CODEWITHSUNDEEP
c++macros
And Or
And Or

Reputation: 59

How to write an 'if' condition that compiles only when DEBUG is #defined?

I need some help in writing a macro for 'if-condition' which compiles only when a DEBUG flag is defined by the #define directive.

Here is an example which illustrates what I want. first piece of code shows the usual way of writing an if condition with a #ifdef.

#ifdef DEBUG
if( rv == false )
{
     string errorStr = "error in return value" ;
     cout << errorStr << endl ;
     throw( Exception(errorStr) ) ;
}

I want to write it in a way similar as below:

DEBUG_IF( rv==false )
{
     same code as above
}

It seems to be simple but I am having trouble defining a macro which can do this.
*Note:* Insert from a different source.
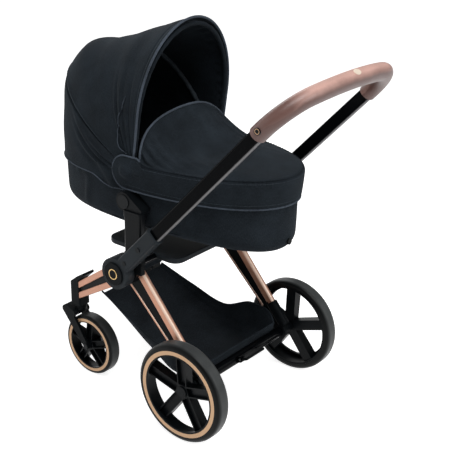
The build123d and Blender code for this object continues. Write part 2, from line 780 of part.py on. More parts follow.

If someone has experienced this before, kindly help.

Thanks.

Upvotes: 4

Views: 10074

Answers (7)

Tim
Tim

Reputation: 413

Somewhat late here but I was wondering whether simply defining a constant may be more elegant than defining a function:

#ifdef DEBUG
    #define IS_IN_DEBUG true
#else
    #define IS_IN_DEBUG false
#endif

if ( IS_IN_DEBUG ) {
  // do something
}

Isn’t this easier to read? Any thoughts on this?

Upvotes: 0

stinky472
stinky472

Reputation: 6797

I don't recommend using a DEBUG_IF kind of macro for the reason Kelly pointed out.

DEBUG_IF(x)
{
    // debugging code
}
else
{
    // release code (should be executed for both debug and release)
}

See the logical error here? The release code should always be executed unless it's release-only code, yet this would be a fairly easy mistake to make with the DEBUG_IF macro. It might be a nuisance to write this out, but I think it's the clearest and least confusing way. If you do use it, I recommend avoiding else with it completely.

The same is true of the DEBUG_CONDITION macro.

if (DEBUG_CONDITION(x) )
{
    // debugging code
}
else
{
    // oops, this never gets executed in debug builds
}

Release-only code is very rare in contrast to debug-only code so these kinds of occurrences would generally be logical errors. When I started using C++ I wanted to shorthand everything, but I've learned over the years and especially from working with a team that it's generally better to write it out as intended. Strive to achieve conciseness in logic, but you have to be careful not to cross a line where reducing code steps into obfuscation boundaries.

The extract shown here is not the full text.